Jack cracked up, a deep, rumbling belly laugh. After his shoulders stopped shaking, he threw a question back at his sister. “Why are you so focused on my love life?”
She shot him a look, like he was crazy for asking. “Because I don’t want you to wind up like Mom and Dad,” she said, as if the answer were obvious, and when she phrased it that way, it was. “The last four years when you were already in college and I was still home were the worst. Dinners were painful. I’m just glad you were in school nearby.”

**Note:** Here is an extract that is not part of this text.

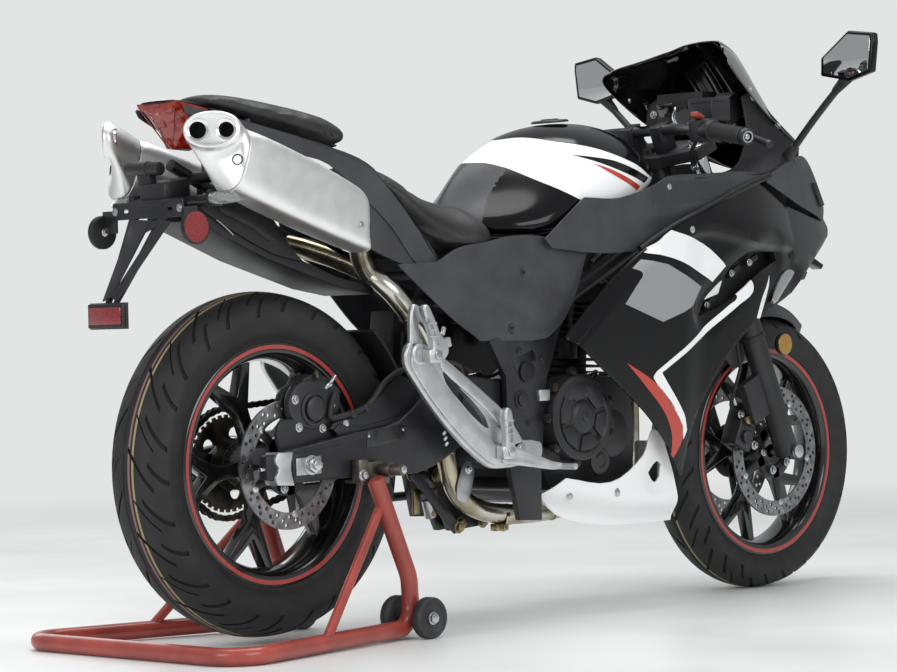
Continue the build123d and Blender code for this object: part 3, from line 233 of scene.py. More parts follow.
def road_rubber(name="road_tyre_rubber", low="#161617", high="#232325", roughness=0.62):
    """Moulded tyre rubber: dull near-black with dusty patches and a fine skin."""
    made, tree, shader, place = surface(name, high, roughness)
    mottle(tree, shader, place, low, high, 42, 5.0, (0.3, 0.7))
    skin = add(tree, "ShaderNodeTexNoise", {"Scale": 1000 / 2.2, "Detail": 4.0}, {"Vector": place})
    relief(tree, shader, skin.outputs[0], 0.12, 0.5)
    rough_spots(tree, shader, place, roughness - 0.1, roughness + 0.14, 30)
    return made


def seat_vinyl():
    """Grained vinyl: pebbles of about 1.8 mm with a soft sheen."""
    made, tree, shader, place = surface("grained_vinyl", "#1E1E20", 0.46)
    mottle(tree, shader, place, "#161617", "#232325", 50)
    pebble = add(tree, "ShaderNodeTexVoronoi", {"Scale": 1000 / 1.8}, {"Vector": place})
    relief(tree, shader, pebble.outputs[0], 0.16, 0.7)
    return made


def lens_plastic(name, colour, facet_mm, roughness=0.12, coat=1.0):
    """Moulded acrylic lens: clear coat over facets that catch the light one by one."""
    made, tree, shader, place = surface(name, colour, roughness, coat=coat)
    facet = add(tree, "ShaderNodeTexVoronoi", {"Scale": 1000 / facet_mm}, {"Vector": place}, feature="F1")
    relief(tree, shader, facet.outputs[0], facet_mm * 0.35, 0.8)
    return made


def prism_reflector(name, low, high):
    """Moulded reflector: coloured acrylic over corner prisms 2.5 mm across, with a painted highlight in the
    middle of each prism and painted shade at its edges.
    """
    made, tree, shader, place = surface(name, high, 0.2, coat=1.0)
    cells = add(tree, "ShaderNodeTexVoronoi", {"Scale": 1000 / 2.5}, {"Vector": place})
    # Painted light: lighter colour in each prism's middle, darker towards its edges
    tone = add(tree, "ShaderNodeValToRGB", links={"Fac": cells.outputs[0]})
    tone.color_ramp.elements[0].color = linear(high)
    tone.color_ramp.elements[1].color = linear(low)
    tree.links.new(tone.outputs[0], shader.inputs["Base Color"])
    relief(tree, shader, cells.outputs[0], 0.8, 0.6)
    return made


def plain_gloss(name, colour, roughness, metallic=0.0, coat=0.0):
    """Polished glass, chrome or paint line with only slight handling marks."""
    made, tree, shader, place = surface(name, colour, roughness, metallic=metallic, coat=coat)
    rough_spots(tree, shader, place, roughness * 0.8, roughness * 1.3, 40)
    return made


def make_materials(colours):
    """All finishes of the bike and its stand."""
    body = colours.body_black
    table = {
        "gloss_black": painted_plastic("lacquered_black_abs", body, 0.12, 0.0, 1.38),
        "white": painted_plastic("lacquered_white_abs", colours.body_white, 0.3, 0.7),
        "patch_grey": painted_plastic("printed_grey_film", "#8E8E90", 0.4, 0.3),
        "stripe_red": painted_plastic("printed_red_film", colours.stripe_red, 0.35, 0.4),
        "matt_grey": moulded_plastic("moulded_grey_abs", "#343438", "#3E3F43", 0.46),
        "tail_grey": moulded_plastic("moulded_tail_abs", "#2C2C2F", "#35363A", 0.4),
        "black_pp": moulded_plastic("moulded_black_polypropylene", "#17171A", "#212124", 0.45),
        "under_black": moulded_plastic("moulded_inner_black", "#0B0B0D", "#131315", 0.5),
        "carbon": woven_film(),
        "screen": painted_plastic("smoked_acrylic", "#060608", 0.07, 1.0),
        "satin_black": painted_metal("satin_black_powder_coat", "#19191C", "#26262A", 0.4),
        "engine_black": painted_metal("satin_black_heat_paint", "#1D1D1F", "#2B2B2E", 0.42),
        "fin_black": painted_metal("matt_black_barrel_paint", "#0F0F11", "#1A1A1C", 0.5),
        "wheel_black": painted_metal("gloss_black_wheel_paint", "#0B0B0C", "#141416", 0.2, 0.8),
        "cast": bare_metal("tumbled_cast_aluminium", "#C4C6C8", "#D8D9DA", 0.4),
        "silencer": bare_metal("satin_blasted_aluminium", "#EDEDEC", "#F4F4F3", 0.42, 0.9, 0.02),
        "cap": bare_metal("polished_aluminium_cap", "#E2E3E3", "#F2F2F2", 0.24, 2.0, 0.01),
        "stainless": straw_stainless(),
        "disc": ground_disc_steel(),
        "chrome": plain_gloss("chrome_plate", "#E4E6E8", 0.06, 1.0),
        "zinc": bare_metal("bright_zinc_plate", "#B4B6B8", "#D9DADB", 0.25),
        "brass": bare_metal("yellow_passivated_zinc", "#7E745A", "#AB9B76", 0.32),
        "dark_steel": bare_metal("oiled_dark_steel", "#3B3833", "#5B5750", 0.4),
        "alloy_plate": bare_metal("rolled_alloy_plate", "#9FA2A4", "#C6C8C9", 0.35),
        "tyre": road_rubber(),
        # Darker rubber in the tread's grooves: painted shade in the recesses
        "groove": road_rubber("tyre_groove_rubber", "#0A0A0A", "#111111", 0.8),
        "line_pink": plain_gloss("pink_marking_paint", "#866062", 0.6),
        "line_yellow": plain_gloss("yellow_marking_paint", "#948C5E", 0.6),
        "rim_tape": plain_gloss("red_rim_tape", colours.rim_tape, 0.35, coat=0.5),
        "vinyl": seat_vinyl(),
        "rubber": road_rubber("moulded_grip_rubber", "#161617", "#232324", 0.55),
        "caster": road_rubber("moulded_caster_rubber", "#29292B", "#3B3B3E", 0.55),
        "stand": painted_metal("red_stand_powder_coat", colours.stand_low, colours.stand_red, 0.32, 0.3),
        "cradle": bare_metal("dull_zinc_bracket", "#5D5751", "#7D7770", 0.45),
        "red_lens": lens_plastic("red_acrylic_lens", "#8F2210", 16.0),
        "clear_lens": lens_plastic("clear_acrylic_lens", "#858888", 6.0, 0.15),
        # Prism reflectors carry a painted highlight in each prism and painted shade at its edges
        "red_prism": prism_reflector("red_prism_reflector", "#5E0F12", "#9E2224"),
        "amber_prism": prism_reflector("amber_prism_reflector", "#7E5A10", "#B98B1E"),
        "mirror": plain_gloss("silvered_mirror_glass", "#DADDDD", 0.02, 1.0),
        "switch_red": moulded_plastic("moulded_red_switch", "#8A3628", "#A0432F", 0.45),
        # Near-black lining of the silencer outlets: partly soot, partly painted shade deep in the bores
        "bore": plain_gloss("sooty_bore", "#050505", 0.9),
        "label": bare_metal("anodised_label_plate", "#3A3B3D", "#57585A", 0.4),
        "gauge": plain_gloss("gauge_face", "#0C0D10", 0.15, coat=1.0),
        "gold_red": plain_gloss("red_pinstripe_paint", colours.stripe_red, 0.3, coat=0.6),
    }
    MATERIALS.update(table)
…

Their parents had met in college, married soon after, and then proceeded to drift apart for the next twenty-one years they were together. He swore they kept a calendar and marked with an X each day until they neared Casey’s high school graduation. Bitter, snippy, unhappy people, they simply didn’t want to be together anymore, but they clearly felt it was their duty to do so until they got Casey out the door. Jack had tried to come home on weekends as often as he could, to rescue Casey, take her to the movies, attend her swim meets, help her with homework and then college apps. As soon as graduation came, their dad walked out the door happily swinging his suitcase, and their mom threw a party.

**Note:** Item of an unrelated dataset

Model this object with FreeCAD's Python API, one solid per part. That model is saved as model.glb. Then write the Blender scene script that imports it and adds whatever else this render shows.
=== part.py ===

Never had two people been so excited to sign dissolution of marriage papers.
“I’m glad I was nearby too. And I’d rather not end up like them either, but I think we’re safe in that regard, seeing as I have no plans to get married, or get serious, or anything like that.”
She rolled her eyes, huffing at him. “You’re already too far gone.”
“What do you mean?”
“You just said you didn’t want to fuck this up. She’s not just someone you’re dating. She’s someone you care deeply about.”
He didn’t want his sister’s observation to register, even though somewhere inside, it resonated, hitting a part of him he’d thought was broken irreparably. Michelle awakened feelings in him he’d thought were missing from his very DNA. Her vulnerability, her strength, her humor, and most of all, her openness with him on everything floored him, and had worked its way into his heart, that stupid organ that barely worked. He didn’t know how to handle all he felt for her—but his desire for her went much deeper than the physical.
“And that’s another reason why you should do the story with my friend,” Casey added. He arched an eyebrow in question. “The one at the New York Press. I mentioned it before. It would be good for you.”